Kierkegaard apparently had little of real value, just the sort of comfortable furnishing anyone in a similar situation would have (although he had lots of curtains, apparently because, he worried about the effect of bright light on his eyes [Pap. X3 A 144]). He had a few other peculiarities such what his personal secretary, Israel Levin, described as an “unbelievable number of walking sticks” (Nielsen, p. 30) and 30 bottles of wine (quite a cellar for a small apartment such as the one in which he was living when he died).

There was nothing really out of the ordinary among Kierkegaard’s personal effects, yet the sale netted more than twice the amount it had been estimated it would, and that lends further support to the view that Kierkegaard had become something of a cult figure in Denmark by the time of his death.

Nielsen made an interesting discovery when doing the research for his book on the auction.
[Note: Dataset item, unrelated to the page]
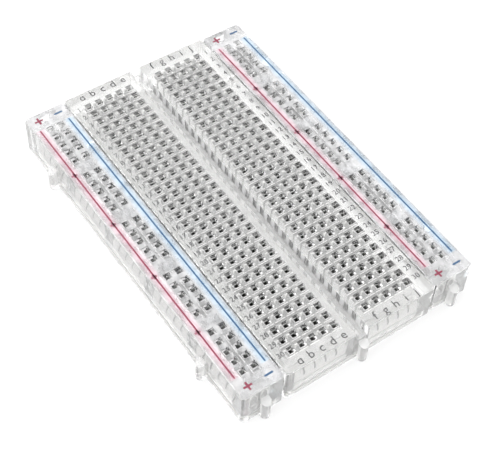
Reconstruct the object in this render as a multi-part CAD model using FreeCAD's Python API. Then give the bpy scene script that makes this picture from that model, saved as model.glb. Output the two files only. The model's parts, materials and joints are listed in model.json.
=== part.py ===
import FreeCAD, Part
import os

# Clear half-size solderless breadboard: a terminal strip between two bus strips.
# Origin at the centre of the hole grid on the mounting surface, +Z up.
# X runs across the board through the lettered columns, Y along it; row 1 is at +Y.

PITCH = 2.54              # tie-point grid
ROW_COUNT = 30
WAYS = 5                  # leaf pairs and tie points in one contact group
GROUP_COUNT = 5           # contact groups along one rail
GROUP_STEP = 6            # pitches from one rail group to the next

TERMINAL_W = 35.5
TERMINAL_L = 82.2
BUS_W = 9.5
BUS_L = 81.7
BUS_CENTRE_X = 22.74
STRIP_GAP = BUS_CENTRE_X - BUS_W / 2 - TERMINAL_W / 2   # between the walls of joined strips
BANK_CENTRE_X = 3.5 * PITCH    # middle of the five columns on one side of the channel
RAIL_OFFSET_X = 0.5 * PITCH    # each rail from the middle of its bus strip

SKIRT_Z = 0.2             # lower rim of the mouldings above the mounting surface
RECESS_Z = 1.5            # roof of the shallow tray that takes the foam pad
CAVITY_TOP_Z = 7.75       # underside of the top plate
TOP_Z = 8.7
SKIRT_T = 1.0
TOP_EDGE = 0.2            # broken edge round the top face
CORNER = 0.5              # corner cut of each moulding in plan
CHANNEL_W = 2.2
CHANNEL_Z = 6.3           # floor of the centre channel

HOLE = 1.3                # square throat of a tie point
MOUTH = 1.42              # square mouth of a tie point
FUNNEL_H = 0.1
CAVITY_L = 12.5
CAVITY_W = 2.06
LINK_SLOT_W = 1.8
LINK_SLOT_H = 0.5

TAB_NECK_W = 1.3
TAB_R = 1.05
TAB_REACH = 0.65          # centre of the rounded head out from the wall
TAB_TOP_Z = 5.6
TAB_SLOPE = 0.9           # drop of the tab's sloped lead-in from wall to head
TAB_Y = 28.0              # interlock stations along the long sides
KEY_CLEAR = 0.1
SLOT_TOP_Z = 5.8            # blind end, under the channel floor
BOSS_W = 5.0              # wall left standing round a key slot inside the tray
BOSS_D = 2.9

SHEET_T = 0.2             # spring strip
CLIP_L = 12.26
SLIT_W = 0.42             # cut between neighbouring leaves
SLIT_Z = 2.9
CLIP_PROFILE = [          # half width and height of a leaf's outer face, spine to lip
    (0.78, RECESS_Z), (0.88, 1.64), (0.92, 1.9),      # turned up from the flat spine
    (0.92, 3.2), (0.86, 3.9), (0.52, 4.6),            # leg and shoulder
    (0.29, 5.0), (0.25, 5.2), (0.29, 5.4),            # pinch that grips a wire
    (0.74, 6.7), (0.84, 7.25), (0.94, 7.5),           # mouth and turned-out lip
]
RAIL_LINK_Z = 1.72        # the bare spine between rail groups stays under this

LINER_T = 0.12
PAD_CLEAR = 0.15

PLACES = GROUP_COUNT * GROUP_STEP - 1             # pitches along a rail, group gaps included
RAIL_L = PLACES * PITCH - (WAYS * PITCH - CLIP_L)


def box(x0, x1, y0, y1, z0, z1):
    return Part.makeBox(x1 - x0, y1 - y0, z1 - z0, FreeCAD.Vector(x0, y0, z0))


def moved(shape, x=0.0, y=0.0, z=0.0):
    copy = shape.copy()
    copy.translate(FreeCAD.Vector(x, y, z))
    return copy


def turned(shape, degrees):
    copy = shape.copy()
    copy.rotate(FreeCAD.Vector(), FreeCAD.Vector(0, 0, 1), degrees)
    return copy


def square(width, z):
    h = width / 2
    return Part.makePolygon([FreeCAD.Vector(x, y, z) for x, y in
                             ((-h, -h), (h, -h), (h, h), (-h, h), (-h, -h))])


def cut_corner_rectangle(width, length, corner):
    """Plan of a moulding or pad: a rectangle with its corners cut at 45 degrees."""
    a = width / 2
    b = length / 2
    quarter = [(a, b - corner), (a - corner, b)]
    points = quarter + [(-x, y) for x, y in reversed(quarter)]
    points += [(-x, -y) for x, y in quarter] + [(x, -y) for x, y in reversed(quarter)]
    return [FreeCAD.Vector(x, y, 0) for x, y in points + points[:1]]


def plan_prism(width, length, corner, z0, z1):
    face = Part.Face(Part.makePolygon(cut_corner_rectangle(width, length, corner)))
    face.translate(FreeCAD.Vector(0, 0, z0))
    return face.extrude(FreeCAD.Vector(0, 0, z1 - z0))


def moulding_blank(width, length):
    """Solid block of one strip with its upper edges broken and the foam tray below."""
    body = plan_prism(width, length, CORNER, SKIRT_Z, TOP_Z - TOP_EDGE)
    low = Part.makePolygon(cut_corner_rectangle(width, length, CORNER))
    low.translate(FreeCAD.Vector(0, 0, TOP_Z - TOP_EDGE))
    inset = 2 * TOP_EDGE
    high = Part.makePolygon(cut_corner_rectangle(width - inset, length - inset, CORNER))
    high.translate(FreeCAD.Vector(0, 0, TOP_Z))
    return body.fuse(Part.makeLoft([low, high], True, True)).removeSplitter()


def tie_point():
    """Void of one tie point: a square throat under a shallow square funnel."""
    h = HOLE / 2
    throat = box(-h, h, -h, h, CAVITY_TOP_Z - TOP_EDGE, TOP_Z)
    funnel = Part.makeLoft([square(HOLE, TOP_Z - FUNNEL_H), square(MOUTH, TOP_Z)], True, True)
    return throat.fuse(funnel)


def group_void():
    """Void of one five-way contact lying along X, with its five tie points."""
    half_l = CAVITY_L / 2
    half_w = CAVITY_W / 2
    cavity = box(-half_l, half_l, -half_w, half_w, RECESS_Z - TOP_EDGE, CAVITY_TOP_Z)
    hole = tie_point()
    middle = (WAYS - 1) / 2
    holes = [moved(hole, (i - middle) * PITCH) for i in range(WAYS)]
    return cavity.fuse(holes).removeSplitter()


def rail_void():
    """Void of one rail lying along Y: five group voids joined by a low link slot."""
    group = turned(group_void(), 90)
    middle = (GROUP_COUNT - 1) / 2
    step = GROUP_STEP * PITCH
    groups = [moved(group, 0, (i - middle) * step) for i in range(GROUP_COUNT)]
    reach = middle * step
    slot = box(-LINK_SLOT_W / 2, LINK_SLOT_W / 2, -reach, reach,
               RECESS_Z - TOP_EDGE, RECESS_Z + LINK_SLOT_H)
    return slot.fuse(groups).removeSplitter()


def key_prism(grow, z0, z1):
    """Interlock key reaching out along -X from a wall at x = 0, thickened by grow."""
    radius = TAB_R + grow
    half_neck = TAB_NECK_W / 2 + grow
    head = Part.makeCylinder(radius, z1 - z0, FreeCAD.Vector(-TAB_REACH, 0, z0))
    return head.fuse(box(-TAB_REACH, TAB_REACH, -half_neck, half_neck, z0, z1))


def tab():
    """Key standing proud of a wall, its upper end sloped away from the wall as a lead-in."""
    key = key_prism(0.0, SKIRT_Z, TAB_TOP_Z)
    reach = TAB_REACH + TAB_R
    profile = [FreeCAD.Vector(x, -TAB_R, z) for x, z in
               ((-reach, TAB_TOP_Z), (0, TAB_TOP_Z), (-reach, TAB_TOP_Z - TAB_SLOPE), (-reach, TAB_TOP_Z))]
    wedge = Part.Face(Part.makePolygon(profile))
    return key.cut(wedge.extrude(FreeCAD.Vector(0, 2 * TAB_R, 0)))


def interlock(blank, width, length):
    """Keys on the -X and -Y walls and matching blind slots in the +X and +Y walls."""
    a = width / 2
    b = length / 2
    key = tab()
    slot = key_prism(KEY_CLEAR, SKIRT_Z, SLOT_TOP_Z)
    keys = [moved(key, -a, -TAB_Y), moved(key, -a, TAB_Y), moved(turned(key, 90), 0, -b)]
    slots = [moved(slot, a + STRIP_GAP, y) for y in (-TAB_Y, TAB_Y)]
    slots.append(moved(turned(slot, 90), 0, b + STRIP_GAP))
    return blank.fuse(keys).cut(slots)


def tray(width, length, shrink, z0, z1):
    """Foam tray of a strip, or with shrink its pad: it steps in round the key slots."""
    a = width / 2
    b = length / 2
    gap = 2 * (SKIRT_T + shrink)
    plan = plan_prism(width - gap, length - gap, CORNER, z0, z1)
    half = BOSS_W / 2 + shrink
    depth = BOSS_D + shrink
    bosses = [box(a - depth, a, y - half, y + half, z0, z1) for y in (-TAB_Y, TAB_Y)]
    bosses.append(box(-half, half, b - depth, b, z0, z1))
    return plan.cut(bosses)


def row_y(number):
    return ((ROW_COUNT + 1) / 2 - number) * PITCH


def terminal_housing():
    blank = interlock(moulding_blank(TERMINAL_W, TERMINAL_L), TERMINAL_W, TERMINAL_L)
    half = CHANNEL_W / 2
    channel = box(-half, half, -TERMINAL_L, TERMINAL_L, CHANNEL_Z, 2 * TOP_Z)
    void = group_void()
    voids = [moved(void, side * BANK_CENTRE_X, row_y(n))
             for side in (-1, 1) for n in range(1, ROW_COUNT + 1)]
    opened = blank.cut([channel, tray(TERMINAL_W, TERMINAL_L, 0.0, 0.0, RECESS_Z)])
    return opened.cut(Part.makeCompound(voids))


def bus_housing():
    blank = interlock(moulding_blank(BUS_W, BUS_L), BUS_W, BUS_L)
    void = rail_void()
    rails = [moved(void, side * RAIL_OFFSET_X) for side in (-1, 1)]
    opened = blank.cut(tray(BUS_W, BUS_L, 0.0, 0.0, RECESS_Z))
    return opened.cut(Part.makeCompound(rails))


def strip_outline(points, thickness):
    """Closed outline of a bent strip from its outer line, thickness laid to the left."""
    inner = []
    for i, point in enumerate(points):
        before = points[max(i - 1, 0)]
        after = points[min(i + 1, len(points) - 1)]
        run = (point - before) if i else (after - point)
        rise = (after - point) if i < len(points) - 1 else run
        run.normalize()
        rise.normalize()
        bisector = FreeCAD.Vector(0, -(run.z + rise.z), run.y + rise.y)
        bisector.normalize()
        normal = FreeCAD.Vector(0, -run.z, run.y)
        inner.append(point + bisector * (thickness / bisector.dot(normal)))
    outline = points + inner[::-1]
    return Part.Face(Part.makePolygon(outline + outline[:1]))


def clip_section():
    """Cross-section of a sprung contact: flat spine, bellied legs, pinch and flared lips."""
    right = [FreeCAD.Vector(0, y, z) for y, z in CLIP_PROFILE]
    left = [FreeCAD.Vector(0, -y, z) for y, z in reversed(CLIP_PROFILE)]
    return strip_outline(left + right, SHEET_T)


def sprung_strip(length):
    """Contact section run along X, centred on the origin and not yet slit."""
    face = clip_section()
    face.translate(FreeCAD.Vector(-length / 2, 0, 0))
    return face.extrude(FreeCAD.Vector(length, 0, 0))


def slit(x, width, floor_z):
    return box(x - width / 2, x + width / 2, -CAVITY_W, CAVITY_W, floor_z, TOP_Z)


def five_way_clip():
    middle = (WAYS - 2) / 2
    slits = [slit((i - middle) * PITCH, SLIT_W, SLIT_Z) for i in range(WAYS - 1)]
    return sprung_strip(CLIP_L).cut(slits)


def rail_contact():
    """One rail's strip along Y: 25 leaf pairs in five groups on a common spine."""
    middle = (PLACES - 1) / 2
    cuts = [slit((i + 0.5 - middle) * PITCH, SLIT_W, SLIT_Z) for i in range(PLACES - 1)]
    cuts += [slit((i - middle) * PITCH, PITCH + SLIT_W, RAIL_LINK_Z)
             for i in range(WAYS, PLACES, GROUP_STEP)]
    return turned(sprung_strip(RAIL_L).cut(cuts), 90)


def foam_pad(width, length):
    return tray(width, length, PAD_CLEAR, LINER_T, RECESS_Z)


def release_liner(width, length):
    return tray(width, length, PAD_CLEAR, 0.0, LINER_T)


def export(name, shape, solids=1):
    found = shape.Solids
    if len(found) != solids or not shape.isValid():
        raise ValueError(name + " has %d solids, valid %s" % (len(found), shape.isValid()))
    body = found[0] if solids == 1 else Part.makeCompound(found)
    body.exportStep("parts/" + name + ".step")


def export_terminal_strip():
    export("terminal_housing", terminal_housing())
    clip = five_way_clip()
    for n in range(1, ROW_COUNT + 1):
        pair = [moved(clip, side * BANK_CENTRE_X, row_y(n)) for side in (-1, 1)]
        export("clips_row_%02d" % n, Part.makeCompound(pair), 2)
    export("terminal_foam_pad", foam_pad(TERMINAL_W, TERMINAL_L))
    export("terminal_release_liner", release_liner(TERMINAL_W, TERMINAL_L))


def export_bus_strips():
    pieces = {"housing": bus_housing(), "foam_pad": foam_pad(BUS_W, BUS_L),
              "release_liner": release_liner(BUS_W, BUS_L)}
    contact = rail_contact()
    for side, x in (("left", -BUS_CENTRE_X), ("right", BUS_CENTRE_X)):
        for piece, shape in pieces.items():
            export("%s_bus_%s" % (side, piece), moved(shape, x))
        export("%s_bus_positive_rail" % side, moved(contact, x - RAIL_OFFSET_X))
        export("%s_bus_negative_rail" % side, moved(contact, x + RAIL_OFFSET_X))


os.makedirs("parts", exist_ok=True)
export_terminal_strip()
export_bus_strips()
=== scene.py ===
"""Clear half-size solderless breadboard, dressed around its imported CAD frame.

Lengths are in metres through MM, in the CAD's own frame: +X runs across the board from column a
to column j, +Y towards row 1, +Z up, with the mounting surface at z = 0.
"""
import json
import math

import bmesh
import bpy
from mathutils import Matrix, Vector


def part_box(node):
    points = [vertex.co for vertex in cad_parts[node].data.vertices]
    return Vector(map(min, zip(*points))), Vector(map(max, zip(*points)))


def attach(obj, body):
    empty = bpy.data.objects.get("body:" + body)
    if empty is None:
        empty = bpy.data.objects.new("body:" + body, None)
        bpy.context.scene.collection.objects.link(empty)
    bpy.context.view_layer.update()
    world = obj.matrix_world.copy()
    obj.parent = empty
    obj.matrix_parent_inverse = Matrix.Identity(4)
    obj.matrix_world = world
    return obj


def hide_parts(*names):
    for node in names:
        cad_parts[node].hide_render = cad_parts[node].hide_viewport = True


MM = 0.001
PITCH = 2.54 * MM
ROWS = 30
COLUMNS = "abcdefghij"
BANK_COLUMNS = 5                        # columns on each side of the channel
CHANNEL_SPAN = 3 * PITCH                # between columns e and f
BUS_OF_BODY = {"left_bus_strip": "left_bus", "right_bus_strip": "right_bus"}

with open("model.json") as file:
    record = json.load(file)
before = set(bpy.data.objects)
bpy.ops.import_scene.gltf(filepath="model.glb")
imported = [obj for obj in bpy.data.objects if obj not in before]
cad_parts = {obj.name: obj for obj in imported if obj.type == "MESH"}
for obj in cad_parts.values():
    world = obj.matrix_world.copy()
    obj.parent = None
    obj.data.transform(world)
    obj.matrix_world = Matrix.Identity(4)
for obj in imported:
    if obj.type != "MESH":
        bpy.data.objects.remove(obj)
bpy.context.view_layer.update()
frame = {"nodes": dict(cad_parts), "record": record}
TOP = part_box("terminal_housing")[1][2]


# Node helpers

# Sockets of a colour Mix node, by number because several of them share a name.
MIX_FACTOR, MIX_FIRST, MIX_SECOND, MIX_RESULT = 0, 6, 7, 2
NOISE_LOW, NOISE_HIGH = 0.35, 0.65      # the part of a noise's range that it mostly stays in
EVEN = (1, 1, 1)                        # stretch of a pattern that is the same every way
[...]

It concerns a framed print that it appears Kierkegaard’s older brother, Niels Andreas, must have sent to him from the U.S. where he’d emigrated in 1832. Nielsen actually wrote a whole book on Niels Andreas Kierkegaard, Ind i verdens vrimmel: Søren Kierkegaards ukendte bror (In the tumult of the world: Søren Kierkegaard’s unknown brother). I’ve never read that book, but now I am curious about it, so I ordered a copy from abebooks.com. I’ll do a post about the book, and about the print Niels Andreas apparently sent to Kierkegaard, after I have had a chance to read it. If you are interested in reading it yourself, abebooks still has one more copy available.

That book has to make its way over here from Denmark, however, so it will be a while before I can post about it. Hampson’s book, on the other hand, is available as an ebook, so I’ve already started reading it and will be posting about it soon.